Students can apply for $40,000 for 4 semesters of tuition at Grand Valley State University, Cornerstone University, Calvin University or Montcalm Community College.
GRAND RAPIDS, Mich. — There are not enough nurses to take care of patients in West Michigan. A recent report finds that one third of registered nurses are considering another career, and many have left the field since the start of the pandemic.
To fight the nurse labor shortage, Pine Rest Christian Mental Health Services is partnering with four colleges in West Michigan to invest in the future, through the Pine Rest Academy for Nursing Students. The psychiatric care facility is hoping to get more students through nursing programs and into the field by helping out with tuition.
“We have 40 open nursing positions right now,” Chief Operating Officer Bob Nykamp says. “And so until we can really meet the community need for nursing, I think access is going to continue to be a concern.”
Through the Pine Rest Academy, nursing students can apply to receive $10,000 per semester, or $40,000 total for their tuition at Grand Valley State University, Cornerstone University, Calvin University or Montcalm Community College. Those applying need to already be accepted into one of these schools and can be a new or existing student.
As part of the program, students will work part-time at Pine Rest while going to school then full-time there for two years after graduation.
“We really wanted to get to the source of the problem, which is there are just not enough nurses,” Nykamp says.
At Calvin University, at least six undergraduate students per year can be eligible. The School of Health’s Dean, Dr. Adejoke Ayoola, says the nurse labor shortage is a combination of retiring nurses from the baby boomer generation, plus burnout over the last three years.
“We’ve seen that some nurses, they are leaving the profession, they are switching or taking a break, because the pandemic requires them to work a lot, even work extra hours, just to meet clients’ needs,” she says.
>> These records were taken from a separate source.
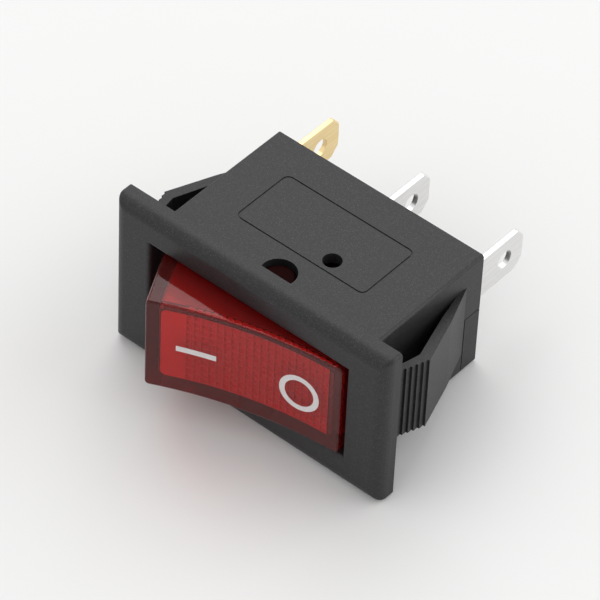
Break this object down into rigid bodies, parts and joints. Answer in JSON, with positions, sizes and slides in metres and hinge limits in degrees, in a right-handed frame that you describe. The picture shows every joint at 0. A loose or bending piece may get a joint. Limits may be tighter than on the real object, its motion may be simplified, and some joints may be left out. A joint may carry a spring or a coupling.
{
  "type": "panel rocker switch",
  "caption": "Snap-in panel rocker switch: black bezel and case, lit red rocker, sprung plunger, tipping contact lever and quick-connect tabs.",
  "frame": {"origin": "centre of the face of the bezel that seats on the panel", "axes": "+Y into the panel, towards the tabs; +X along the bezel's long side, towards the off end; +Z across the bezel"},
  "size_m": [0.0312, 0.03, 0.0174],
  "materials": {
    "black_plastic": "matt black moulded plastic with a fine grain",
    "base_plastic": "matt black moulded plastic",
    "red_clear": "clear red polished plastic",
    "white_plastic": "natural white plastic",
    "copper": "bright rolled copper strip",
    "silver": "silver contact face",
    "tinned": "tin-plated brass",
    "brass": "bare rolled brass",
    "glass": "clear drawn glass",
    "wire": "tinned wire",
    "spring_steel": "spring wire",
    "resistor_body": "tan coated resistor"
  },
  "bodies": {
    "case": {"housing": "black_plastic", "rear_base": "base_plastic", "load_terminal": "tinned", "common_terminal": "tinned", "lamp_terminal": "brass", "fixed_contact": "silver", "lamp_spring_feed": "spring_steel", "lamp_spring_return": "spring_steel"},
    "rocker": {"rocker": "red_clear", "plunger_spring": "spring_steel", "lamp_bulb": "glass", "lamp_electrode_feed": "wire", "lamp_electrode_return": "wire", "lamp_wire_feed": "wire", "lamp_wire_return": "wire", "resistor": "resistor_body", "resistor_wire": "wire"},
    "plunger": {"plunger": "white_plastic"},
    "lever": {"contact_lever": "copper", "moving_contact": "silver"}
  },
  "joints": [
    {"name": "rocker_tilt", "type": "hinge", "parent": "case", "child": "rocker", "pos_m": [0, 0.00207, 0], "axis": [0, 0, -1], "range_deg": [0, 30.8], "deforming": ["lamp_spring_feed", "lamp_spring_return"]},
    {"name": "plunger_slide", "type": "slide", "parent": "rocker", "child": "plunger", "axis": [0.2656, -0.9641, 0], "range_m": [0, 0.0006], "stiffness_N_per_m": 400, "springref_m": -0.0015, "deforming": ["plunger_spring"]},
    {"name": "lever_tip", "type": "hinge", "parent": "case", "child": "lever", "pos_m": [0, 0.00975, 0.002], "axis": [0, 0, 1], "range_deg": [0, 16.1]}
  ],
  "couplings": [
    {"joint": "lever_tip", "follows": "rocker_tilt", "ratio": 0.51948}
  ]
}
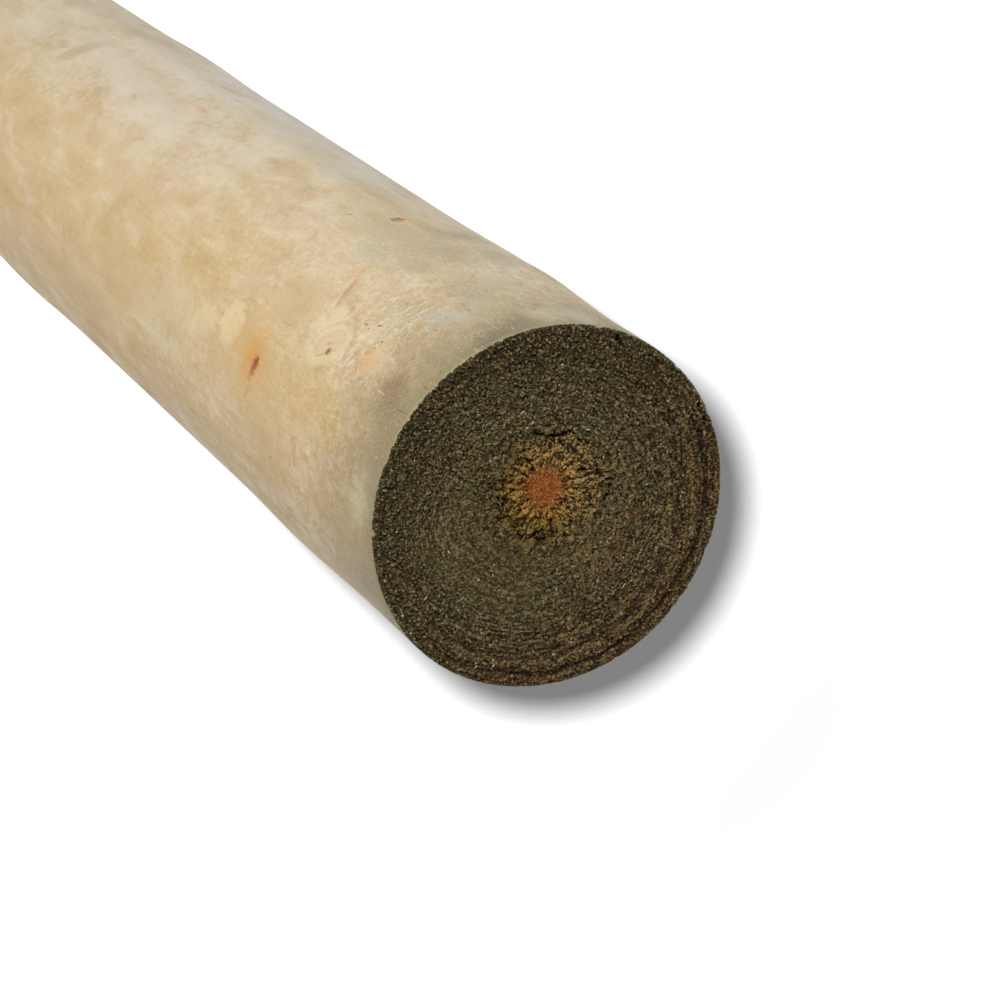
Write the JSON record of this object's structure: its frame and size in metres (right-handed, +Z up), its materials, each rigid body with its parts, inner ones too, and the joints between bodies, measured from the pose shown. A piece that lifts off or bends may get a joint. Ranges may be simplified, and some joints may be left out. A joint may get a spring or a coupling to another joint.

At GVSU, 36 students over the next three years can be part of this program. Those who are eligible are from the university’s second-degree program, which can face additional financial barriers.
“Those students that already have an existing degree often already carry student loan debt. And because they’re a little bit more mature than our traditional undergrad students, they often will have other financial responsibilities,” Dr. Lola Coke, acting dean of Kirkhof College of Nursing at GVSU, says.
For Cornerstone University, Dean of Undergraduate Education Jonathan Marko says this is a great opportunity for seniors.
“That stress of trying to locate a position, although they are rather plentiful in West Michigan, this is just an opportunity for them to really hit the ground running,” he says.
Pine Rest hopes to expand to additional schools in West Michigan.